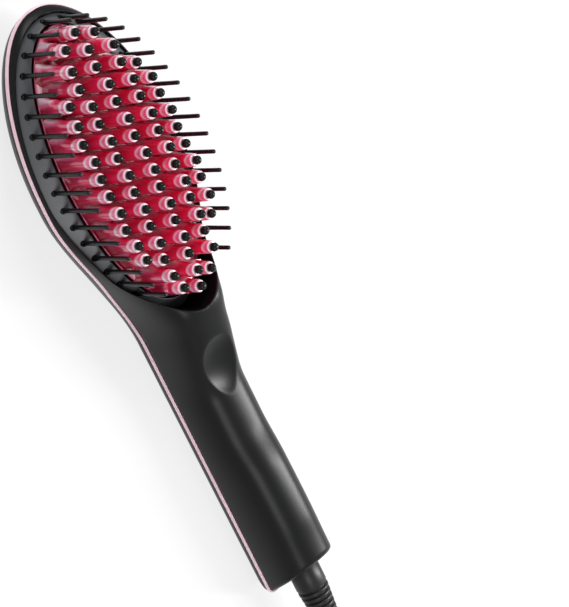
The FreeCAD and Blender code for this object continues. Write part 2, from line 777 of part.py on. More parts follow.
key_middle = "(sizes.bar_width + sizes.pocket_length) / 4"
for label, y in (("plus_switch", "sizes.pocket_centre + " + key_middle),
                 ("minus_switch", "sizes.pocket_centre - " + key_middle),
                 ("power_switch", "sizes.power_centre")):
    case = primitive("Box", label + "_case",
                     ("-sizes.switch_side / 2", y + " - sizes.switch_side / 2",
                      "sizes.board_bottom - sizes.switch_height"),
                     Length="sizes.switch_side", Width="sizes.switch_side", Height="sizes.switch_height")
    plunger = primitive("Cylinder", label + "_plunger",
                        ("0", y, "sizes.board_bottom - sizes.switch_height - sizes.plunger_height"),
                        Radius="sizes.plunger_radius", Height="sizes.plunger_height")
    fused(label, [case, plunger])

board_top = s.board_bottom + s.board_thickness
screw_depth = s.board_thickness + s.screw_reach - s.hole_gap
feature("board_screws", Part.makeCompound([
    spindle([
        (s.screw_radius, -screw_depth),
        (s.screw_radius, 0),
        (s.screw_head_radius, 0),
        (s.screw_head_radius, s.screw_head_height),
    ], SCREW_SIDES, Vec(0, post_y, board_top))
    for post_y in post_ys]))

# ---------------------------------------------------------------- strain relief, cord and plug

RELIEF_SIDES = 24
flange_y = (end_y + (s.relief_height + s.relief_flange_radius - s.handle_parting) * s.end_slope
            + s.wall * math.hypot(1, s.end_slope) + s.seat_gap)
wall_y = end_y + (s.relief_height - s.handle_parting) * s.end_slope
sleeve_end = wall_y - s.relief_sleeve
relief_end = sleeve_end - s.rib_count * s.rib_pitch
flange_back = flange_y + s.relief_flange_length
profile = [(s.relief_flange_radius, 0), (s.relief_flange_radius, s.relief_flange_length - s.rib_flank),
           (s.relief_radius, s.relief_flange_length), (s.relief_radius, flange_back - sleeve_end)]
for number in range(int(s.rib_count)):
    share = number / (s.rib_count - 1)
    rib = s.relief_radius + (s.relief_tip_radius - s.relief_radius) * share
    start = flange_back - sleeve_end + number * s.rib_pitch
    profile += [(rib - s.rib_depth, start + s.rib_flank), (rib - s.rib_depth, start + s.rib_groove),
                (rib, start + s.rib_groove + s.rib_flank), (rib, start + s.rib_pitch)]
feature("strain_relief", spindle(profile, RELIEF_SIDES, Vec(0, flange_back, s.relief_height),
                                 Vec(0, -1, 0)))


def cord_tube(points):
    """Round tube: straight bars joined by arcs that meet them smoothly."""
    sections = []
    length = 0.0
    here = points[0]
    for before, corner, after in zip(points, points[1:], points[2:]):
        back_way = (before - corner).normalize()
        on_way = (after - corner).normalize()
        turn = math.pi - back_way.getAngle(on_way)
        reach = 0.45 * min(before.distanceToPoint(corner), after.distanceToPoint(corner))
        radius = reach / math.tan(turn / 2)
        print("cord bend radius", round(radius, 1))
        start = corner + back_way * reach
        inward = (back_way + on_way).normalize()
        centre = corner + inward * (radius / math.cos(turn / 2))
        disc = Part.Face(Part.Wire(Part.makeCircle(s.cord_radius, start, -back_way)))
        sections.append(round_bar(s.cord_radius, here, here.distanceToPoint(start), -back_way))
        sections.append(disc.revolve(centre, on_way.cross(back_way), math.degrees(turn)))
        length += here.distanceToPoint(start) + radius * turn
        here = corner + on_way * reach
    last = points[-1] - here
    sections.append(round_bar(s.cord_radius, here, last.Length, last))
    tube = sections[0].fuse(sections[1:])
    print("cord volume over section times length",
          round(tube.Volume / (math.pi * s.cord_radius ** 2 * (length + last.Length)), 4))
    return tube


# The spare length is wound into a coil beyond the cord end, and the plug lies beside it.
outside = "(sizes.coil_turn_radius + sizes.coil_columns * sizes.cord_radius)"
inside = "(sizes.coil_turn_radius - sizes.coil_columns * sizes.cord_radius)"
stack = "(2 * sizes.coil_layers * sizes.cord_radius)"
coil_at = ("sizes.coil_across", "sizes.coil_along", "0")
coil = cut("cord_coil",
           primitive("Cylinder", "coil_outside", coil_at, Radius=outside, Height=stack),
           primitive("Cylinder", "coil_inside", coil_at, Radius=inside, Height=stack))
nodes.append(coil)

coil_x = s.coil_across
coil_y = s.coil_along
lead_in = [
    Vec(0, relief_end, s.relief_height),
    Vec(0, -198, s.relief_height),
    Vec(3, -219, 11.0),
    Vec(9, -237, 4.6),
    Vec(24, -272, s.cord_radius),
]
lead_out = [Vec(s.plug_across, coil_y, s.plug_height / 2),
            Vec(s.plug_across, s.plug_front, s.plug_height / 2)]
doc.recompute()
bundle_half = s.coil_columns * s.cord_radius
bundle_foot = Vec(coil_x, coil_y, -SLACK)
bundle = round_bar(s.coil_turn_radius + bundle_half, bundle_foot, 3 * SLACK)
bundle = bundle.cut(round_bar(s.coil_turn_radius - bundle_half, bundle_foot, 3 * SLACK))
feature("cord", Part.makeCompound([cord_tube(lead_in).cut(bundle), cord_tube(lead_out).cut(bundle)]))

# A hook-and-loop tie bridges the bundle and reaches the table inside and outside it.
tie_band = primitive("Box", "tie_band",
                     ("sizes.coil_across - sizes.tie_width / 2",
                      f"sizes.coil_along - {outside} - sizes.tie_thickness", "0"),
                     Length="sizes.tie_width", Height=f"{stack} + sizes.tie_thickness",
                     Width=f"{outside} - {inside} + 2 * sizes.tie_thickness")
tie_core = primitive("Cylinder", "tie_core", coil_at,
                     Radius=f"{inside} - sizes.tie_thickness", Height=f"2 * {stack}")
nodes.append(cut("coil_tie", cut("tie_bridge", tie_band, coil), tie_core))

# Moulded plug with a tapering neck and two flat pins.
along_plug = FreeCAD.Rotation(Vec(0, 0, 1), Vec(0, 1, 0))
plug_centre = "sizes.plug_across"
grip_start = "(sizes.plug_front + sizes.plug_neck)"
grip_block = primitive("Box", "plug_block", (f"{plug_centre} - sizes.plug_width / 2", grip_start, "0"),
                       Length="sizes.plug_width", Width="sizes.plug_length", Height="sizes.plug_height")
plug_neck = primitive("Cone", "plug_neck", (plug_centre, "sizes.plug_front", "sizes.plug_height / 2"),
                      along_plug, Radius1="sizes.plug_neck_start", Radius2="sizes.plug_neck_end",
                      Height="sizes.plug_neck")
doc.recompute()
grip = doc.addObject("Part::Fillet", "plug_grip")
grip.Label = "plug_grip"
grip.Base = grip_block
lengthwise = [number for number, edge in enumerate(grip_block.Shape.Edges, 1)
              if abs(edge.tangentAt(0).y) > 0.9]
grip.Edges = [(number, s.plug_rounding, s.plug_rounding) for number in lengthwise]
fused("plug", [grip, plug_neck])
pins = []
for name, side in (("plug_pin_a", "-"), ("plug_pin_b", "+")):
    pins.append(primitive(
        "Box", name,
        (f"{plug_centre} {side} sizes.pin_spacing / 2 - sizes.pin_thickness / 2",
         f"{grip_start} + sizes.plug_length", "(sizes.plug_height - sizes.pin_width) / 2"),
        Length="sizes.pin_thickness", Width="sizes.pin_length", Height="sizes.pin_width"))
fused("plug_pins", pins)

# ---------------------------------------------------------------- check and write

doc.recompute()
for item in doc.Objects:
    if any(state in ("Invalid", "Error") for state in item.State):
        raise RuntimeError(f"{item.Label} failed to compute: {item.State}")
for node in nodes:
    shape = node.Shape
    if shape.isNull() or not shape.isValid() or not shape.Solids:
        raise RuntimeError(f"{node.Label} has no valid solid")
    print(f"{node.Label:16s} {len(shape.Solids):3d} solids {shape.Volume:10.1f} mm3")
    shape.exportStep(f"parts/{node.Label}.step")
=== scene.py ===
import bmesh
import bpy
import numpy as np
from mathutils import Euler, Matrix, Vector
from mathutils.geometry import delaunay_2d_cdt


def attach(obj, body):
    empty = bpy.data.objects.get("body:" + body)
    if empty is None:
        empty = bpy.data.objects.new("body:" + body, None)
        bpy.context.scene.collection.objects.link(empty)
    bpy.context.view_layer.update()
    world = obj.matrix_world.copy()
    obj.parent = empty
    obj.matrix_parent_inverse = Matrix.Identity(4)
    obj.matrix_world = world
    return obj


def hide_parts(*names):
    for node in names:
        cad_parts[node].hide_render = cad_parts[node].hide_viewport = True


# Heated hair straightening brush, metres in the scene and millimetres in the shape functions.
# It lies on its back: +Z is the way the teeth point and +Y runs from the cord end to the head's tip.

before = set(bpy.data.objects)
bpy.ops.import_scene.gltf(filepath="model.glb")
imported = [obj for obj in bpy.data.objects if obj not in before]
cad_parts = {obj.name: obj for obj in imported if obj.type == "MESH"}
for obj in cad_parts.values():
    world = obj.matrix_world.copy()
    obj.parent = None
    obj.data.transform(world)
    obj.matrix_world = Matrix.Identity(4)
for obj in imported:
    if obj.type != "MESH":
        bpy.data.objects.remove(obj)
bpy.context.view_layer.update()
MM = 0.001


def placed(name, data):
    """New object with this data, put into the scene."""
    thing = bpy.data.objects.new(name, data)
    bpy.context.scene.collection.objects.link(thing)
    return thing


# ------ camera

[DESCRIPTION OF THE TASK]
Only the lines from the one with "if shape.isNull() or" up to the one with "if empty is" should be repeated, both included, exactly as they appear.

[RESPONSE FOR THIS EXERCISE]
    if shape.isNull() or not shape.isValid() or not shape.Solids:
        raise RuntimeError(f"{node.Label} has no valid solid")
    print(f"{node.Label:16s} {len(shape.Solids):3d} solids {shape.Volume:10.1f} mm3")
    shape.exportStep(f"parts/{node.Label}.step")
=== scene.py ===
import bmesh
import bpy
import numpy as np
from mathutils import Euler, Matrix, Vector
from mathutils.geometry import delaunay_2d_cdt


def attach(obj, body):
    empty = bpy.data.objects.get("body:" + body)
    if empty is None:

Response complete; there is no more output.